One activity: three colleagues were asked to stand with me. I was then invited, physically, to depict my past self, my current self and my future self with each colleague mirroring, physically, one of those three postures in front of me. As I looked at them standing silently in front of me in role, it was as if they were depicting my life story set in stone. I was then invited to depict the future self I aspired to most and to notice how it felt to do that. It was a profoundly impactful experience.
Another example: I worked with a Gestalt coach, Brian Watts (Karis), and spoke of a forthcoming presentation that I felt nervous about. Instead of discussing the issue, he invited me to leave the room, then to re-enter as if I was facing the group I was due to present to. I did so and, as I now stood in front of him, he commented that my hand was on my chest as if covering my heart. ‘How would it be if you were to reveal your heart?’ That simple insight proved, for me, transformational.
Since those earlier days, I have incorporated physical movement into much of my own coaching, training and facilitation practice. (For examples, see: Just do it; Crab to Dolphin; Let’s Get Physical in the free e-resources section on my website). I’m also reflecting on the notion of posture as stance. In contrast to posing as a way of escaping reality or drawing attention to oneself; stance is about a far deeper spiritual-existential decision and direction and the actions that flow from it.

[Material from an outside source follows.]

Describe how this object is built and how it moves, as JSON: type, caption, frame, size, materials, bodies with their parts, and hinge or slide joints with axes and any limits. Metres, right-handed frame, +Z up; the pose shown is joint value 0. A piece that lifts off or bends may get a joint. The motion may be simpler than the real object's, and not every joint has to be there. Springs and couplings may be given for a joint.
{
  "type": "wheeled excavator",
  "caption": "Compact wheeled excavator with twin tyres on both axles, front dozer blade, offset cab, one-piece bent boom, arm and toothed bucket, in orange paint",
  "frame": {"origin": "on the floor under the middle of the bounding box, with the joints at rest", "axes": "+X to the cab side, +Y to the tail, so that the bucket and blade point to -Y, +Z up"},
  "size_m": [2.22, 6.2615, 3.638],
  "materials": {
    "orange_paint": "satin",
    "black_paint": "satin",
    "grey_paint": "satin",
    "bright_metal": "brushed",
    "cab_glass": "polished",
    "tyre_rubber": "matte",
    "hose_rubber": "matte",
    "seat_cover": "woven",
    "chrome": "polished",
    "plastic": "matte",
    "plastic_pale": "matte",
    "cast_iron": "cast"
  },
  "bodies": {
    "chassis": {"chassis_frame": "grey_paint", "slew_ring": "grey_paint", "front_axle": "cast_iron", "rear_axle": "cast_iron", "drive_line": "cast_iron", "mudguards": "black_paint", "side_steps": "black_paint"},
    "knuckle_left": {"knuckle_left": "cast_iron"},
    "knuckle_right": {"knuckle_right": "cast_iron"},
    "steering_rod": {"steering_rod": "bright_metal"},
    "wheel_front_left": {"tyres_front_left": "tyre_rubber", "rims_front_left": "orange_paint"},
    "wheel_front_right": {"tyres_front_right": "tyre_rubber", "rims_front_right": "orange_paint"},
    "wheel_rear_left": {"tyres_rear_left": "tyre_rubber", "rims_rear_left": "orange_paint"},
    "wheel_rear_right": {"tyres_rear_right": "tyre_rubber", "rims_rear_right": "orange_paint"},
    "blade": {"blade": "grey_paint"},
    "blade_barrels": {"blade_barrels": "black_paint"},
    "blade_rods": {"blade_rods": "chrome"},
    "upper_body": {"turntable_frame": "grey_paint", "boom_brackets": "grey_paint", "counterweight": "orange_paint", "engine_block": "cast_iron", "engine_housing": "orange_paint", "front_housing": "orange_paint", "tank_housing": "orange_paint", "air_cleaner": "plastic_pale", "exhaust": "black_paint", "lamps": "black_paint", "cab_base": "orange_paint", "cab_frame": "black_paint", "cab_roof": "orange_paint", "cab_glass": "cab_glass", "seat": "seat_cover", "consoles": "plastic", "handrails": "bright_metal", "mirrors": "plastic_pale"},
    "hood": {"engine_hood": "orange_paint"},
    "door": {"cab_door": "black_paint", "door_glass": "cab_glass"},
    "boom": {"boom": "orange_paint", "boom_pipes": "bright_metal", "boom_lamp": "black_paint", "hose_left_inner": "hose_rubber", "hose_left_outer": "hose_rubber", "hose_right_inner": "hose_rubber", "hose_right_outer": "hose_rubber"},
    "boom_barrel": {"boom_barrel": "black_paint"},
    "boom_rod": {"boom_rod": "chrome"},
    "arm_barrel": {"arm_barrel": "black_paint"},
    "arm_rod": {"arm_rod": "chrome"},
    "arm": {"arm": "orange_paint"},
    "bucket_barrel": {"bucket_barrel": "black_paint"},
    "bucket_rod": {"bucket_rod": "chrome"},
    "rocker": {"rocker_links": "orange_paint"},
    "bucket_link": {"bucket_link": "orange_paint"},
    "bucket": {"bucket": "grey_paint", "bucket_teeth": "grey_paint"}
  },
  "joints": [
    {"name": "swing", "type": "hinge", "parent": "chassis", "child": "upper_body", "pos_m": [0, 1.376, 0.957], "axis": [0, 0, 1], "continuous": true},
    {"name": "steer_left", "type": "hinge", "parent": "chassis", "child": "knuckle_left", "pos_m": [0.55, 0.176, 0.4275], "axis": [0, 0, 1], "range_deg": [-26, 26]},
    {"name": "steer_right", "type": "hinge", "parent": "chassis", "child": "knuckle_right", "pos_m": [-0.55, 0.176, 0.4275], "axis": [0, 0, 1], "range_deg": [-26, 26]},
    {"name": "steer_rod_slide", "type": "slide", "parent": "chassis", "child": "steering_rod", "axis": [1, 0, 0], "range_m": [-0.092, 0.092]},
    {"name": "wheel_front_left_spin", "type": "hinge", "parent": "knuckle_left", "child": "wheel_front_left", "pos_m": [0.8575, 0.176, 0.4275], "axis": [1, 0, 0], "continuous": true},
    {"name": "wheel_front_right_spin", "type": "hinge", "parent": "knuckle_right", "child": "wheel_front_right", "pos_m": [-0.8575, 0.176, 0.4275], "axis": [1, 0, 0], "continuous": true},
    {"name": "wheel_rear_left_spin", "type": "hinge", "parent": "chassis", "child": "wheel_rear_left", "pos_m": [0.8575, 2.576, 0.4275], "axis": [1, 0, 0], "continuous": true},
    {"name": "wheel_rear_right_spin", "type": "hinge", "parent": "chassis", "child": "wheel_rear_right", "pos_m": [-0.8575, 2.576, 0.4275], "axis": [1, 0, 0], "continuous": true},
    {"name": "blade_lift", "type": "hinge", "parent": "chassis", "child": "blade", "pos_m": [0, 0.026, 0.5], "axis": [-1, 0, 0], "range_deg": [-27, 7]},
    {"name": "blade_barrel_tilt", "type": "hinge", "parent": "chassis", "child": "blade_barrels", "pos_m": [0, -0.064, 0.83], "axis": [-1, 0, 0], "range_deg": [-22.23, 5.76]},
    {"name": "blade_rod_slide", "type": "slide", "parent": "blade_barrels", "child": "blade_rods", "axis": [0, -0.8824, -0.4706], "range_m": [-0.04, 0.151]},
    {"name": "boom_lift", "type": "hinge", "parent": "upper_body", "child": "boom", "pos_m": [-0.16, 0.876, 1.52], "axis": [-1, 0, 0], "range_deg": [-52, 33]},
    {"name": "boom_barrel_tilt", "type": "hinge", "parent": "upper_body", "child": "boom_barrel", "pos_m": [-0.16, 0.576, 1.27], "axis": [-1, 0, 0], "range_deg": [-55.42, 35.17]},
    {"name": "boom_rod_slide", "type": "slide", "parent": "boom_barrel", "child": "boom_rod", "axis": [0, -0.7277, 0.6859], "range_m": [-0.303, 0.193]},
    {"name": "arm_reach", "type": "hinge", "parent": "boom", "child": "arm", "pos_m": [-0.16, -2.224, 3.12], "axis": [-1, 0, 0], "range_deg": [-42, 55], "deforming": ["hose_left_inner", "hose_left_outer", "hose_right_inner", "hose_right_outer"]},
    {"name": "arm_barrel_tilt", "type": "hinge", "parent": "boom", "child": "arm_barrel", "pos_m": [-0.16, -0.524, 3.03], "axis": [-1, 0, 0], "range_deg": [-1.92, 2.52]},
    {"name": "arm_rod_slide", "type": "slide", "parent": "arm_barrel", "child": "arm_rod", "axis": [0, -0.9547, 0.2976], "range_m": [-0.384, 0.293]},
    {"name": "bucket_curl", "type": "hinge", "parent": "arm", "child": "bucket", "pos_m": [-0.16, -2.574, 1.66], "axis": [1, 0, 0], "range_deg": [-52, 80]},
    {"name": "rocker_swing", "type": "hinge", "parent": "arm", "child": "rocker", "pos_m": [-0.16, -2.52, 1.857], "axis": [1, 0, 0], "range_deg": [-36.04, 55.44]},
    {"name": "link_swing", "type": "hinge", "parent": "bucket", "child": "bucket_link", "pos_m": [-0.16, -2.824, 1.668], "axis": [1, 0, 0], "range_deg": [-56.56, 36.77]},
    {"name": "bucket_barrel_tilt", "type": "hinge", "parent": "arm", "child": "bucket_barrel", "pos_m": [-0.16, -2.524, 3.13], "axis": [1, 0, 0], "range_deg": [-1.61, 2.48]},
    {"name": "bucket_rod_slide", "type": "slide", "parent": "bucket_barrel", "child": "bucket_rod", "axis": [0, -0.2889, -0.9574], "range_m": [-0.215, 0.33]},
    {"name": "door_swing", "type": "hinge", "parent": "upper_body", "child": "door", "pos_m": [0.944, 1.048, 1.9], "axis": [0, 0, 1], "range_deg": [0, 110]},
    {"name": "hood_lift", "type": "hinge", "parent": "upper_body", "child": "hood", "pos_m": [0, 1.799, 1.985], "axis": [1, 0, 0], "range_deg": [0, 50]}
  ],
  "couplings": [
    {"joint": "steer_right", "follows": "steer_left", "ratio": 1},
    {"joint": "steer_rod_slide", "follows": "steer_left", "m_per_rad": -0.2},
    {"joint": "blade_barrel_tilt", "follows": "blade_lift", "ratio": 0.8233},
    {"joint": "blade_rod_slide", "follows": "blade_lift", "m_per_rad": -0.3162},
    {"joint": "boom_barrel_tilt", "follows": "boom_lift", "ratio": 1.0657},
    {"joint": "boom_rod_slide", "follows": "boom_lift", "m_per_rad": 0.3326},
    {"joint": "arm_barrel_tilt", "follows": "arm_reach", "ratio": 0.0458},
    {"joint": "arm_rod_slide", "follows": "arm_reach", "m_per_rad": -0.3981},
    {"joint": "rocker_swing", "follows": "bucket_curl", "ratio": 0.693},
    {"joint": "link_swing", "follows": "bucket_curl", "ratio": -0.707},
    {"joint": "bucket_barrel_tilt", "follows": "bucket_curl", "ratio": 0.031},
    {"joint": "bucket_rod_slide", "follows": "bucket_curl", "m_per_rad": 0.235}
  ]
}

I flash back to my martial arts days as a teenager. Stance meant posture and different postures enabled power, movement, mobility or stability. ‘Powerful, fast, accurate, and smoothly executed techniques can be performed only from a strong and stable base’ (Dunham Martial Arts). Whereas many coaches strive for neutrality vis a vis the agenda and choices of a client, the notion of stance raises ethical clarity, courage and consistency into the frame. ‘What’s my base? Where do I stand?’

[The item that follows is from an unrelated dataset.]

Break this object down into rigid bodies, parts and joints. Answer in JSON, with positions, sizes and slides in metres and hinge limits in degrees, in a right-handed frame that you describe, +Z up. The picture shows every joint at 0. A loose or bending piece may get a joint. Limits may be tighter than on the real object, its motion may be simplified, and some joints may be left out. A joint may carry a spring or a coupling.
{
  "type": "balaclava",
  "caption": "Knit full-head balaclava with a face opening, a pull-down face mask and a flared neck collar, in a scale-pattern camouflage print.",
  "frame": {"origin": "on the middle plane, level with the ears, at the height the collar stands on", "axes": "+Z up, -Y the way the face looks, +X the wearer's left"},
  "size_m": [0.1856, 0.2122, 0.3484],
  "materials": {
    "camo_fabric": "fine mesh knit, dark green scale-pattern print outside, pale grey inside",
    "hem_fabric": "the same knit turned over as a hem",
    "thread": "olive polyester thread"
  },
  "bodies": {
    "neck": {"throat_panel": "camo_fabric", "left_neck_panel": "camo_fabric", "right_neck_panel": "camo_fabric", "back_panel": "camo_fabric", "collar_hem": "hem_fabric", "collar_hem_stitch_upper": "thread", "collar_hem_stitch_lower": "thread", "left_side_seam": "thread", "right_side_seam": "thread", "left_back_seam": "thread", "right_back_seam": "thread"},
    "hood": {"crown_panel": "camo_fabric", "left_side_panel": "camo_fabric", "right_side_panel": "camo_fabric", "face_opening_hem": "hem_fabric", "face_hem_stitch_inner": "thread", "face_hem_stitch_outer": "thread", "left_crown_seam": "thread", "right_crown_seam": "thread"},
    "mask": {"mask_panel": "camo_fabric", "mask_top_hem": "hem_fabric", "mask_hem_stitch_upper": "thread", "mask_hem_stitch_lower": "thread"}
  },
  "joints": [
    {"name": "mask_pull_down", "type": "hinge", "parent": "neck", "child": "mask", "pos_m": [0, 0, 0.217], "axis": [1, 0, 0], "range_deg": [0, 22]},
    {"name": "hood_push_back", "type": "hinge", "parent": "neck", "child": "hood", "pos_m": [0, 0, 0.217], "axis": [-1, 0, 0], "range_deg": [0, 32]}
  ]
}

I worked as a life coach in a project with neo-Nazi young people. What does neutrality mean in that context? One of their goals was to be more effective at harassing local migrants. Could I wash my hands of responsibility if my coaching had enabled them to be more successful at it? Not at all. Yet some of the agendas that clients bring to coaching have implicit ethical, relational, cultural or systemic effects that lay out of view, and coaches are often very unwilling to raise or address them.
So herein lies a challenge: how to take a conscious and deliberate stance without inappropriately imposing our own agendas onto a client? How to be true to our own values, to be willing to ‘go there’ and challenge in difficult territory, without compromising our coaching role by doing so? I’m sometimes asked how being a follower of Jesus influences my coaching. Would it be congruent to say 'It doesn’t'? No. Be real. Neutrality is a myth. Hold onto your ethics and values. Strike a pose, take a stance.